*Work to complete*:
Write out all of the data without omission, exactly as shown.

*** Material

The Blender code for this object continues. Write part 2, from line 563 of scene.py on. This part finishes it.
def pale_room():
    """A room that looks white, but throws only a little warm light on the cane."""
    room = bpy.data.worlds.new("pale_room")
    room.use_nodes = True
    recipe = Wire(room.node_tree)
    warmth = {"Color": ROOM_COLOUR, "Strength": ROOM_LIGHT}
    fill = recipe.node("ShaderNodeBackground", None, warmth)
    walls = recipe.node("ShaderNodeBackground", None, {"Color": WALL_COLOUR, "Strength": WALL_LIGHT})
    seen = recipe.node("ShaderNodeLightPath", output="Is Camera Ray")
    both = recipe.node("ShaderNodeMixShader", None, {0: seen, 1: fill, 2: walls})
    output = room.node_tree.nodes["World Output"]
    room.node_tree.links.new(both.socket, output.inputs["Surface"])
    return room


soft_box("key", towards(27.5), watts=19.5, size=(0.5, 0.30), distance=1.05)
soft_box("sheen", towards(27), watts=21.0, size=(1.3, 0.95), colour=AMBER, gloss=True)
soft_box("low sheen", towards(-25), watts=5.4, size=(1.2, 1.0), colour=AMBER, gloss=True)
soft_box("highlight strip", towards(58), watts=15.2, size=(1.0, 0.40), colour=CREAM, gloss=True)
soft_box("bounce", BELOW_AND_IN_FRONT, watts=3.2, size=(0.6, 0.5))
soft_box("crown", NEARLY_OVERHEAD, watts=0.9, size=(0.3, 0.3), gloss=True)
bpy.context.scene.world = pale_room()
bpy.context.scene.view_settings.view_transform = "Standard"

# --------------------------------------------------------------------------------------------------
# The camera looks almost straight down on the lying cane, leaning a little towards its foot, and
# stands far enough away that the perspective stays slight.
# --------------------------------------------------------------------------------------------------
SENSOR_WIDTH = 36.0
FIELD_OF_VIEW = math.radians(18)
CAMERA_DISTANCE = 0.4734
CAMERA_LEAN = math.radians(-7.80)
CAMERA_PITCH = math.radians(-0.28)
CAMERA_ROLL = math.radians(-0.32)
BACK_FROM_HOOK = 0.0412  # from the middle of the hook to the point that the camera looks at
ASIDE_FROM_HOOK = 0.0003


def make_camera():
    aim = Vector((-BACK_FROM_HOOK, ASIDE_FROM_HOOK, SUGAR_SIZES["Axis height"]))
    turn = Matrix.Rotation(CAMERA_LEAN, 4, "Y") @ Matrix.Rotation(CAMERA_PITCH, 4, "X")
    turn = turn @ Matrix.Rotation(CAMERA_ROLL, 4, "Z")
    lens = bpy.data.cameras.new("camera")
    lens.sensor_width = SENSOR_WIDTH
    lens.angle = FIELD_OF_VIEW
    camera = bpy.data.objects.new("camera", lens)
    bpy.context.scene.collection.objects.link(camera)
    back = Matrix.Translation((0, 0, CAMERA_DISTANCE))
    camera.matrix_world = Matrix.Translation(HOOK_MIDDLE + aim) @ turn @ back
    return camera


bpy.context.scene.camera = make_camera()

******

*Result below*:
The Blender code for this object continues. Write part 2, from line 563 of scene.py on. This part finishes it.
def pale_room():
    """A room that looks white, but throws only a little warm light on the cane."""
    room = bpy.data.worlds.new("pale_room")
    room.use_nodes = True
    recipe = Wire(room.node_tree)
    warmth = {"Color": ROOM_COLOUR, "Strength": ROOM_LIGHT}
    fill = recipe.node("ShaderNodeBackground", None, warmth)
    walls = recipe.node("ShaderNodeBackground", None, {"Color": WALL_COLOUR, "Strength": WALL_LIGHT})
    seen = recipe.node("ShaderNodeLightPath", output="Is Camera Ray")
    both = recipe.node("ShaderNodeMixShader", None, {0: seen, 1: fill, 2: walls})
    output = room.node_tree.nodes["World Output"]
    room.node_tree.links.new(both.socket, output.inputs["Surface"])
    return room


soft_box("key", towards(27.5), watts=19.5, size=(0.5, 0.30), distance=1.05)
soft_box("sheen", towards(27), watts=21.0, size=(1.3, 0.95), colour=AMBER, gloss=True)
soft_box("low sheen", towards(-25), watts=5.4, size=(1.2, 1.0), colour=AMBER, gloss=True)
soft_box("highlight strip", towards(58), watts=15.2, size=(1.0, 0.40), colour=CREAM, gloss=True)
soft_box("bounce", BELOW_AND_IN_FRONT, watts=3.2, size=(0.6, 0.5))
soft_box("crown", NEARLY_OVERHEAD, watts=0.9, size=(0.3, 0.3), gloss=True)
bpy.context.scene.world = pale_room()
bpy.context.scene.view_settings.view_transform = "Standard"

# --------------------------------------------------------------------------------------------------
# The camera looks almost straight down on the lying cane, leaning a little towards its foot, and
# stands far enough away that the perspective stays slight.
# --------------------------------------------------------------------------------------------------
SENSOR_WIDTH = 36.0
FIELD_OF_VIEW = math.radians(18)
CAMERA_DISTANCE = 0.4734
CAMERA_LEAN = math.radians(-7.80)
CAMERA_PITCH = math.radians(-0.28)
CAMERA_ROLL = math.radians(-0.32)
BACK_FROM_HOOK = 0.0412  # from the middle of the hook to the point that the camera looks at
ASIDE_FROM_HOOK = 0.0003


def make_camera():
    aim = Vector((-BACK_FROM_HOOK, ASIDE_FROM_HOOK, SUGAR_SIZES["Axis height"]))
    turn = Matrix.Rotation(CAMERA_LEAN, 4, "Y") @ Matrix.Rotation(CAMERA_PITCH, 4, "X")
    turn = turn @ Matrix.Rotation(CAMERA_ROLL, 4, "Z")
    lens = bpy.data.cameras.new("camera")
    lens.sensor_width = SENSOR_WIDTH
    lens.angle = FIELD_OF_VIEW
    camera = bpy.data.objects.new("camera", lens)
    bpy.context.scene.collection.objects.link(camera)
    back = Matrix.Translation((0, 0, CAMERA_DISTANCE))
    camera.matrix_world = Matrix.Translation(HOOK_MIDDLE + aim) @ turn @ back
    return camera


bpy.context.scene.camera = make_camera()